Shaheen took the Harvard position after serving as the national co-chair of Democratic Sen. John F. Kerry's 2004 presidential campaign.

During Shaheen’s short tenure, the institute launched a women’s leadership program and expanded internship opportunities for undergraduates.

In New Hampshire, Shaheen will compete in a state that has trended increasingly Democratic in recent years. In 2004, New Hampshire voters chose Kerry over George W. Bush, and elected a Democrat, former Harvard Business School admissions director John Lynch, to serve as the state's governor.

In addition, both of New Hampshire's moderate Republican congressmen were defeated by Democratic challengers in 2006, and Democrats took control of the state government for the first time since 1874.

Shaheen's entrance into the race immediately turns New Hampshire into a marquee race, joining Colorado, Virginia, and Minnesota as top Democratic takeover attempts. According to a July poll conducted by the University of New Hampshire Survey Center, Shaheen would handily defeat Sununu by a 54 to 38 margin.

Democratic Party officials have pushed Shaheen to enter the race, and Sen.

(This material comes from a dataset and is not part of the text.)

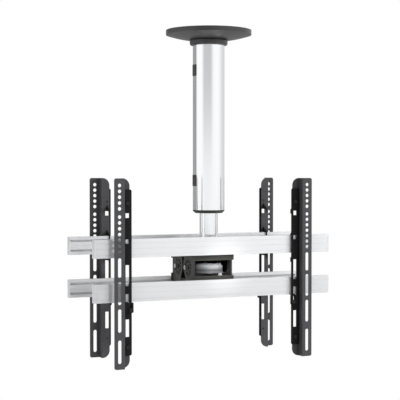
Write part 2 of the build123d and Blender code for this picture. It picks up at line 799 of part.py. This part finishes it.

Edward M. Kennedy '54-'56 reportedly played a key role in persuading Shaheen to run.

Kennedy, a member of the institute’s senior advisory committee, praised Shaheen’s two years of service.

“I’m sure this was a very difficult decision for her, because she’s done such an excellent job at the Institute and has been an inspiration to so many outstanding young students to consider careers in politics and public service,” he said in a written statement.